Un’ennesima prova che tutto è noi stessi e che inseguiamo il sogno dell’IO, ma si tratta di vederlo nei dettagli, altrimenti…sembra che si debba ripetere ancora e ancora l’esame!! I saggi che morivano di malattie incurabili senza lamentarsi, avevano già fatto il ’’salto’’ ben prima e quindi tutto il resto non riguardava assolutamente più la “persona” che ormai era…già morta. (Come la storia del bicchiere ‘’già’’ rotto di cui parla Levine, nelle prossime righe tradotte). Se riuscissimo a farlo anche noi, sarebbe magnifico, ma in occidente questo è davvero raro, dati i condizionamenti educativi molto forti. Ci sono anche altri modi di vivere le dipendenze negative, compensandole, ma la costante presenza a sé è il gran guaritore.
La mente(ego) cerca ogni astuzia per governare e nascondere, si tratta di inseguirla nei suoi labirinti, vedere come ci piglia in giro. Questo, evidentemente, se la faccenda è GIÀ nell’ologramma di concepimento-nascita: altrimenti sono parole inaudibili e vuote.
8888888
Qualche frase riassunta da :” Qui meurt?” di Stephen Levine
Quando vediamo la radice di ogni esperienza, c’è posto sia per la tristezza, il dolore, sia per la gioia. Per la tristezza è più difficile e cerchiamo di sopprimerla. Tutti abbiamo conosciuto un lutto e portiamo il segno di vecchie cicatrici, poiché viviamo in un mondo di eterno cambiamento, nessun terreno stabile, con desideri che ci tormentano se non esauditi. La sofferenza nasce dall’attaccamento a cose e persone legate al tempo, dal tentativo di impedire che le cose siano come sono, di fermare il cambiamento. Anche quelli che hanno fatto della verità una priorità, rischiano di provare il dolore di un lutto o di qualcosa che li privi di quel contatto del loro cuore… con loro stessi. Potremo però scoprire quanto abbiamo cercato di proteggere la nostra vita e ristretto la gabbia per sentirci al sicuro. Invece tutto ciò che inizia, ha una fine: anche il nostro respiro è un costante penetrare e poi un uscire di…aria, dal primo momento della nascita a quello finale della morte. Tuttavia possiamo vedere che tra un inizio e una fine c’è uno spazio da cui nascono le forme passeggere: se ci fermiamo lì, in quello spazio, calmo, testimone di tutto senza attaccamenti, possiamo vedere oltre il movimento incessante dei pensieri illusori, con un senso di equilibrio, non-attaccamento e di spontanea compassione. Da lì possiamo osservare il movimento della mente incostante.
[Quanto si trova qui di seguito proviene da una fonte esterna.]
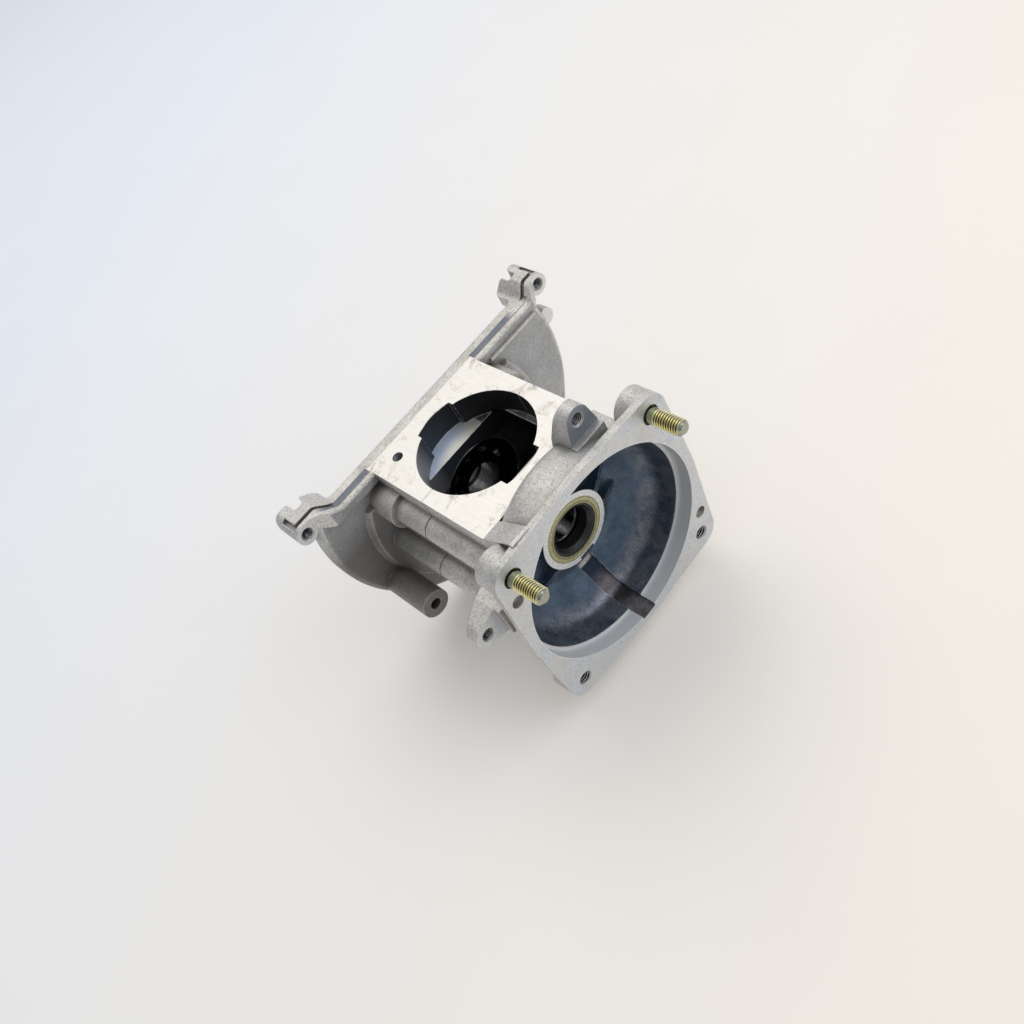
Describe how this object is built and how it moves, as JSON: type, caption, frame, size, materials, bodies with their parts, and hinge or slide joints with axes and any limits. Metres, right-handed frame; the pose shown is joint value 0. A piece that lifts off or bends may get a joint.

Un giorno qualcuno domandò a un maestro di meditazione tailandese:-
-In questo mondo dove tutto è incostante, ove lutti e afflizioni sono inerenti alla nostra nascita sulla terra, come intravedere un po’ di felicità o di sicurezza?-
Il maestro prese un bicchiere di cristallo accanto a lui e disse:
– Per me questo bicchiere è già rotto. L’apprezzo, mi serve, bevo l’acqua che contiene e a volte riflette la luce del sole, se lo colpisco leggermente emette un tintinnio piacevole. Ma se il vento lo fa cadere dallo scaffale, ove l’avevo posato o gli dò maldestramente una gomitata, cade a terra e si rompe, allora dico:-Certo. È così.-
Se ho realizzato che questo bicchiere è già rotto, ogni istante in cui mi serve è prezioso. Ogni momento è quello che è, senza alcun bisogno che sia altrimenti.-
Se realizziamo che il nostro corpo è già rotto come il bicchiere, che siamo quindi già morti, la vita diventa preziosa, ci apriamo ad essa com’è, momento dopo momento. Quante morti sono già avvenute nella nostra famiglia? Se viviamo la nostra vita come se fossimo già morti, questa prende un altro significato: le nostre priorità cambiano, ci rendiamo conto della transitorietà di tutto e una sola cosa conta: lasciamo spazio all’amore. Come può la paura, il bisogno di controllo farci ancora soffrire? E ogni esperienza, forsanche la morte di una persona molto cara, si presenta come una possibilità di risveglio. Se la nostra unica pratica spirituale fosse di vivere come se fossimo già morti, come se fossero i nostri ultimi istanti, cosa diventerebbero i nostri vecchi scenari, le nostre bugie e false apparenze e i nostri miraggi antichi? Solo l’amore senza limiti sarebbe appropriato.